> Your goal: Transcribe the material below exactly as it appears.
** start Data excerpt **
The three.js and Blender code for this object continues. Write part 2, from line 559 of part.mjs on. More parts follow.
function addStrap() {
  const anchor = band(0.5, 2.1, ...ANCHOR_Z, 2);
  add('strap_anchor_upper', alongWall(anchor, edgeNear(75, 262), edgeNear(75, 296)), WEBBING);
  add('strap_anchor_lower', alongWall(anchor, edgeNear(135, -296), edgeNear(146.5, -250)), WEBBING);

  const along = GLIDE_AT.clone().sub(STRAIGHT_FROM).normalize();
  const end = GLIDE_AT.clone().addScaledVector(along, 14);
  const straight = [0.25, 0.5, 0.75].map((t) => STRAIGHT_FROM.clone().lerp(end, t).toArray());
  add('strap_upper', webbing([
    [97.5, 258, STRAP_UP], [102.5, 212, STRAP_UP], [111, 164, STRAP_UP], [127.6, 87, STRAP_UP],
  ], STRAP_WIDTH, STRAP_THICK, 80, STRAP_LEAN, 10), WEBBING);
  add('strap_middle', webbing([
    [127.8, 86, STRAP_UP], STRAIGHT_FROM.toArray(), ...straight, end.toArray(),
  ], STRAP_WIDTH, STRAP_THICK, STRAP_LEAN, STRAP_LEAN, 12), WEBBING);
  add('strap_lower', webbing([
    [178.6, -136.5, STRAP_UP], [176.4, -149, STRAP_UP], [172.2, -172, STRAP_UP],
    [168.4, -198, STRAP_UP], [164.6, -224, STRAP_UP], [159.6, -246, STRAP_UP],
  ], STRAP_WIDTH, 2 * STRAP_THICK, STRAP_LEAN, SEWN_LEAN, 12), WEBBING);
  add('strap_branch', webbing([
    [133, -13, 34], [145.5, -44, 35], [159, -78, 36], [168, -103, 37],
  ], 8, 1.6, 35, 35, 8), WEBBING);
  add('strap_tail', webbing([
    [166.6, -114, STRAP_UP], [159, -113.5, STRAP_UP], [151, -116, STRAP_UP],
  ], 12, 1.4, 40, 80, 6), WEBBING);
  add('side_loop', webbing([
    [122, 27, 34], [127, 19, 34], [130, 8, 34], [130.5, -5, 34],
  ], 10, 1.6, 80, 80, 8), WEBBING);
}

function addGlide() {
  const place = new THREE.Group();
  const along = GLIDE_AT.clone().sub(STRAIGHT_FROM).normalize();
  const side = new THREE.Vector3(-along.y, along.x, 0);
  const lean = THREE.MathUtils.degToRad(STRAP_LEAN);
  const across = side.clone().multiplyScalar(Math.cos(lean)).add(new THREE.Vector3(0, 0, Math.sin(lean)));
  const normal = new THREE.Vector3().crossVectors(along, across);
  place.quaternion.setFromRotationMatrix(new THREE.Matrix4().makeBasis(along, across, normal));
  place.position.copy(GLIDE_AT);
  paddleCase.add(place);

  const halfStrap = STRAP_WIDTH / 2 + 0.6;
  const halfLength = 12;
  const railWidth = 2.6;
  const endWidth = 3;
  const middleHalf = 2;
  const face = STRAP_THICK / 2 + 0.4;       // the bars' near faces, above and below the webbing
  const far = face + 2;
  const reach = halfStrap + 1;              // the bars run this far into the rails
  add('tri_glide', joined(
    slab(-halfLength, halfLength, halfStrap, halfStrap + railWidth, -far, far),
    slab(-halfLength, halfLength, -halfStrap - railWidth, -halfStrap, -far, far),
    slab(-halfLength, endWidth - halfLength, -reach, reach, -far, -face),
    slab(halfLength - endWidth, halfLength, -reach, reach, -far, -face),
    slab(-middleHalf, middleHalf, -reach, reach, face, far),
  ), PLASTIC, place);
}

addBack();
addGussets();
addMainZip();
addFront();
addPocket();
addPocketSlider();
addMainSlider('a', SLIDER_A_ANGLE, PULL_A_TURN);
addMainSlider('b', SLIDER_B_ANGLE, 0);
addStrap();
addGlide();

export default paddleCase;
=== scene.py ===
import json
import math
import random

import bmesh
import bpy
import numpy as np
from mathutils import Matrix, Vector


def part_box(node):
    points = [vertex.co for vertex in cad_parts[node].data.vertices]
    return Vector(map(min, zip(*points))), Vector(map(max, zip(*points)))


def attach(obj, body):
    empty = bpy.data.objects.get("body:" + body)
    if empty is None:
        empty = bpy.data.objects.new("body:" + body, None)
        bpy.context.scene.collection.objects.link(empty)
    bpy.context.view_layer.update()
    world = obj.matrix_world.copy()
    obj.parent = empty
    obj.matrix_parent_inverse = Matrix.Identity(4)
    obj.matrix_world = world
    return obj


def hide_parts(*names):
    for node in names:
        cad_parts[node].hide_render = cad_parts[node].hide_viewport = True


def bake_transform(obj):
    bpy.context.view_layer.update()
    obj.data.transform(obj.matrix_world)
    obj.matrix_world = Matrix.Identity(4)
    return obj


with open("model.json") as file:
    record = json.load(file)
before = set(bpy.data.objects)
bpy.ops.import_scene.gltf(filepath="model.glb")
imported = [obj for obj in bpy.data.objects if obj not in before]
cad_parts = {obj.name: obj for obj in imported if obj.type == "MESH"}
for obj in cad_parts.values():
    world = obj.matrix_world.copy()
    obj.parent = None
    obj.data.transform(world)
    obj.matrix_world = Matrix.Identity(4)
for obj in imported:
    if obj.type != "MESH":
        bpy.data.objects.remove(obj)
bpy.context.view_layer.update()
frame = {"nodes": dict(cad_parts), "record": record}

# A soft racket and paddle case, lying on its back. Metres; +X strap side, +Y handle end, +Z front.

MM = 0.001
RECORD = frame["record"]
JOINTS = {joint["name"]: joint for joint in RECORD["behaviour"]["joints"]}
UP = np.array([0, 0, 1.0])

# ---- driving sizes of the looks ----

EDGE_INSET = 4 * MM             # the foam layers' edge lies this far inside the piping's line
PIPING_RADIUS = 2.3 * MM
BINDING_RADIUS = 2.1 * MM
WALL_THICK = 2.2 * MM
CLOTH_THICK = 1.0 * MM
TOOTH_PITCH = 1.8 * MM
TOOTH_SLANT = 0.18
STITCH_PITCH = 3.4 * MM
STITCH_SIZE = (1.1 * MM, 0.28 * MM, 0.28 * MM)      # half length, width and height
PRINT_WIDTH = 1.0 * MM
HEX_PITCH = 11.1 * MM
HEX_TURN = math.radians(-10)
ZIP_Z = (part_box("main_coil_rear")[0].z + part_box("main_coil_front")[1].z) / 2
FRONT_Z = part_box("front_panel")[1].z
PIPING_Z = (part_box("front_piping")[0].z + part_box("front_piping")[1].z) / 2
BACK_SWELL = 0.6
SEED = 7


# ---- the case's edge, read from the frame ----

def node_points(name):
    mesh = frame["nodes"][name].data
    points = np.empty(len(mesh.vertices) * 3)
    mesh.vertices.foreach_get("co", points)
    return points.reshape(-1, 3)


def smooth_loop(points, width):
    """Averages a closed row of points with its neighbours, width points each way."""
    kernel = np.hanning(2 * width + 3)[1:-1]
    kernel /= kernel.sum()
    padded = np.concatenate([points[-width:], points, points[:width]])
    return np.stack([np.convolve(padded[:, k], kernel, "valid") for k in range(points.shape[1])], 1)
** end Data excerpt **
> Exercise result:
The three.js and Blender code for this object continues. Write part 2, from line 559 of part.mjs on. More parts follow.
function addStrap() {
  const anchor = band(0.5, 2.1, ...ANCHOR_Z, 2);
  add('strap_anchor_upper', alongWall(anchor, edgeNear(75, 262), edgeNear(75, 296)), WEBBING);
  add('strap_anchor_lower', alongWall(anchor, edgeNear(135, -296), edgeNear(146.5, -250)), WEBBING);

  const along = GLIDE_AT.clone().sub(STRAIGHT_FROM).normalize();
  const end = GLIDE_AT.clone().addScaledVector(along, 14);
  const straight = [0.25, 0.5, 0.75].map((t) => STRAIGHT_FROM.clone().lerp(end, t).toArray());
  add('strap_upper', webbing([
    [97.5, 258, STRAP_UP], [102.5, 212, STRAP_UP], [111, 164, STRAP_UP], [127.6, 87, STRAP_UP],
  ], STRAP_WIDTH, STRAP_THICK, 80, STRAP_LEAN, 10), WEBBING);
  add('strap_middle', webbing([
    [127.8, 86, STRAP_UP], STRAIGHT_FROM.toArray(), ...straight, end.toArray(),
  ], STRAP_WIDTH, STRAP_THICK, STRAP_LEAN, STRAP_LEAN, 12), WEBBING);
  add('strap_lower', webbing([
    [178.6, -136.5, STRAP_UP], [176.4, -149, STRAP_UP], [172.2, -172, STRAP_UP],
    [168.4, -198, STRAP_UP], [164.6, -224, STRAP_UP], [159.6, -246, STRAP_UP],
  ], STRAP_WIDTH, 2 * STRAP_THICK, STRAP_LEAN, SEWN_LEAN, 12), WEBBING);
  add('strap_branch', webbing([
    [133, -13, 34], [145.5, -44, 35], [159, -78, 36], [168, -103, 37],
  ], 8, 1.6, 35, 35, 8), WEBBING);
  add('strap_tail', webbing([
    [166.6, -114, STRAP_UP], [159, -113.5, STRAP_UP], [151, -116, STRAP_UP],
  ], 12, 1.4, 40, 80, 6), WEBBING);
  add('side_loop', webbing([
    [122, 27, 34], [127, 19, 34], [130, 8, 34], [130.5, -5, 34],
  ], 10, 1.6, 80, 80, 8), WEBBING);
}

function addGlide() {
  const place = new THREE.Group();
  const along = GLIDE_AT.clone().sub(STRAIGHT_FROM).normalize();
  const side = new THREE.Vector3(-along.y, along.x, 0);
  const lean = THREE.MathUtils.degToRad(STRAP_LEAN);
  const across = side.clone().multiplyScalar(Math.cos(lean)).add(new THREE.Vector3(0, 0, Math.sin(lean)));
  const normal = new THREE.Vector3().crossVectors(along, across);
  place.quaternion.setFromRotationMatrix(new THREE.Matrix4().makeBasis(along, across, normal));
  place.position.copy(GLIDE_AT);
  paddleCase.add(place);

  const halfStrap = STRAP_WIDTH / 2 + 0.6;
  const halfLength = 12;
  const railWidth = 2.6;
  const endWidth = 3;
  const middleHalf = 2;
  const face = STRAP_THICK / 2 + 0.4;       // the bars' near faces, above and below the webbing
  const far = face + 2;
  const reach = halfStrap + 1;              // the bars run this far into the rails
  add('tri_glide', joined(
    slab(-halfLength, halfLength, halfStrap, halfStrap + railWidth, -far, far),
    slab(-halfLength, halfLength, -halfStrap - railWidth, -halfStrap, -far, far),
    slab(-halfLength, endWidth - halfLength, -reach, reach, -far, -face),
    slab(halfLength - endWidth, halfLength, -reach, reach, -far, -face),
    slab(-middleHalf, middleHalf, -reach, reach, face, far),
  ), PLASTIC, place);
}

addBack();
addGussets();
addMainZip();
addFront();
addPocket();
addPocketSlider();
addMainSlider('a', SLIDER_A_ANGLE, PULL_A_TURN);
addMainSlider('b', SLIDER_B_ANGLE, 0);
addStrap();
addGlide();

export default paddleCase;
=== scene.py ===
import json
import math
import random

import bmesh
import bpy
import numpy as np
from mathutils import Matrix, Vector


def part_box(node):
    points = [vertex.co for vertex in cad_parts[node].data.vertices]
    return Vector(map(min, zip(*points))), Vector(map(max, zip(*points)))


def attach(obj, body):
    empty = bpy.data.objects.get("body:" + body)
    if empty is None:
        empty = bpy.data.objects.new("body:" + body, None)
        bpy.context.scene.collection.objects.link(empty)
    bpy.context.view_layer.update()
    world = obj.matrix_world.copy()
    obj.parent = empty
    obj.matrix_parent_inverse = Matrix.Identity(4)
    obj.matrix_world = world
    return obj


def hide_parts(*names):
    for node in names:
        cad_parts[node].hide_render = cad_parts[node].hide_viewport = True


def bake_transform(obj):
    bpy.context.view_layer.update()
    obj.data.transform(obj.matrix_world)
    obj.matrix_world = Matrix.Identity(4)
    return obj


with open("model.json") as file:
    record = json.load(file)
before = set(bpy.data.objects)
bpy.ops.import_scene.gltf(filepath="model.glb")
imported = [obj for obj in bpy.data.objects if obj not in before]
cad_parts = {obj.name: obj for obj in imported if obj.type == "MESH"}
for obj in cad_parts.values():
    world = obj.matrix_world.copy()
    obj.parent = None
    obj.data.transform(world)
    obj.matrix_world = Matrix.Identity(4)
for obj in imported:
    if obj.type != "MESH":
        bpy.data.objects.remove(obj)
bpy.context.view_layer.update()
frame = {"nodes": dict(cad_parts), "record": record}

# A soft racket and paddle case, lying on its back. Metres; +X strap side, +Y handle end, +Z front.

MM = 0.001
RECORD = frame["record"]
JOINTS = {joint["name"]: joint for joint in RECORD["behaviour"]["joints"]}
UP = np.array([0, 0, 1.0])

# ---- driving sizes of the looks ----

EDGE_INSET = 4 * MM             # the foam layers' edge lies this far inside the piping's line
PIPING_RADIUS = 2.3 * MM
BINDING_RADIUS = 2.1 * MM
WALL_THICK = 2.2 * MM
CLOTH_THICK = 1.0 * MM
TOOTH_PITCH = 1.8 * MM
TOOTH_SLANT = 0.18
STITCH_PITCH = 3.4 * MM
STITCH_SIZE = (1.1 * MM, 0.28 * MM, 0.28 * MM)      # half length, width and height
PRINT_WIDTH = 1.0 * MM
HEX_PITCH = 11.1 * MM
HEX_TURN = math.radians(-10)
ZIP_Z = (part_box("main_coil_rear")[0].z + part_box("main_coil_front")[1].z) / 2
FRONT_Z = part_box("front_panel")[1].z
PIPING_Z = (part_box("front_piping")[0].z + part_box("front_piping")[1].z) / 2
BACK_SWELL = 0.6
SEED = 7


# ---- the case's edge, read from the frame ----

def node_points(name):
    mesh = frame["nodes"][name].data
    points = np.empty(len(mesh.vertices) * 3)
    mesh.vertices.foreach_get("co", points)
    return points.reshape(-1, 3)


def smooth_loop(points, width):
    """Averages a closed row of points with its neighbours, width points each way."""
    kernel = np.hanning(2 * width + 3)[1:-1]
    kernel /= kernel.sum()
    padded = np.concatenate([points[-width:], points, points[:width]])
    return np.stack([np.convolve(padded[:, k], kernel, "valid") for k in range(points.shape[1])], 1)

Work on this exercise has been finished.